Choi Eun-hee dan Shin Jeong-gyun. (Karl Schumacher/The LIFE Images Collection/Getty Images)

Kim tidak memaksa Choi dan Shin membuat film yang secara eksplisit mempromosikan Korea Utara beserta presidennya. Sebaliknya, ia justru menyuruh Choi dan Shin membuat film yang cukup baik untuk ditampilkan di festival film di seluruh dunia.

Kim pun berhasil mendapat apa yang diinginkan. Beberapa film mereka berhasil masuk festival di negara Blok Timur.
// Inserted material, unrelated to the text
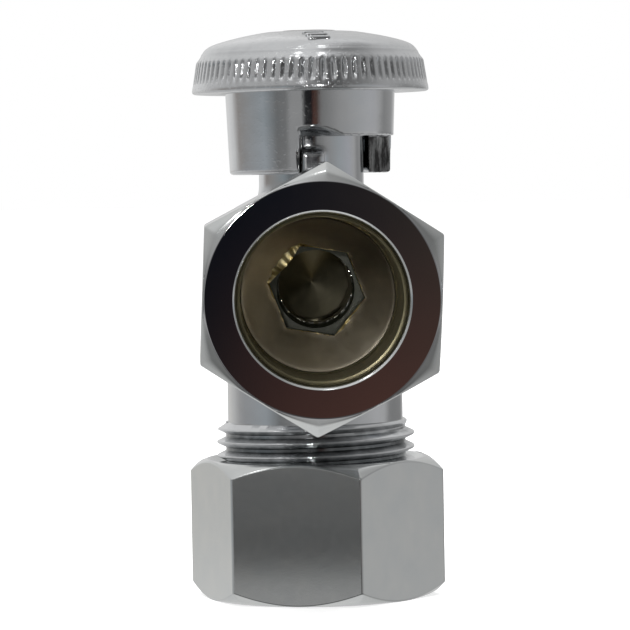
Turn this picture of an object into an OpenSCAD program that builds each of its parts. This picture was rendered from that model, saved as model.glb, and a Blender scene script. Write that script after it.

“Saya menonton sebagian besar film tersebut. Bisa dikatakan bahwa karyanya sangat menghibur,” kata Suk-young Kim, profesor teater, film, dan televisi, di University of California.

“Film tersebut sangat mudah ditonton–berlawanan dengan sinema propaganda buatan Korea Utara. Ada banyak implikasi romansa, bahkan seks, yang tidak akan bisa ditemukan pada film Korea Utara. Selain itu, karakter utamanya juga lebih manusiawi; kita jadi bisa merasakan dilema tokoh dengan lebih baik,” imbuhnya.

Choi dan Shin menghadiri beberapa festival film di Eropa di bawah pengawasan petugas Korea Utara. Namun, mereka berhasil kabur pada 1986.

Baca Juga: Kengerian Pelancong Perempuan Pertama di Batak pada Abad ke-19

Setelah menghadiri Berlin International Film Festival, Choi dan Shin memesan taksi ke Kedutaan Besar Amerika dan akhirnya mendapat izin tinggal sementara di AS. Pada 1999, Choi dan Shin kembali ke negara asalnya Korea Selatan.

“Kim Jong-il benar-benar kecewa,” ujar Suk-young.

“Dia marah dengan pengkhianatan mereka. Kim pun melakukan segala cara untuk menghapus jejak keduanya.”

Ia menghentikan pembuatan film dan melarang penayangan karya Choi dan Shin. Akibatnya, film-film mereka tidak memberikan dampak apa pun. Perkembangan film di negara tersebut kembali ke tema propaganda.

Barulah pada 2000an, film-film buatan Korea Utara, mulai mengeksplor tema yang dahulu digunakan Choi dan Shin–seperti romansa dan komedi.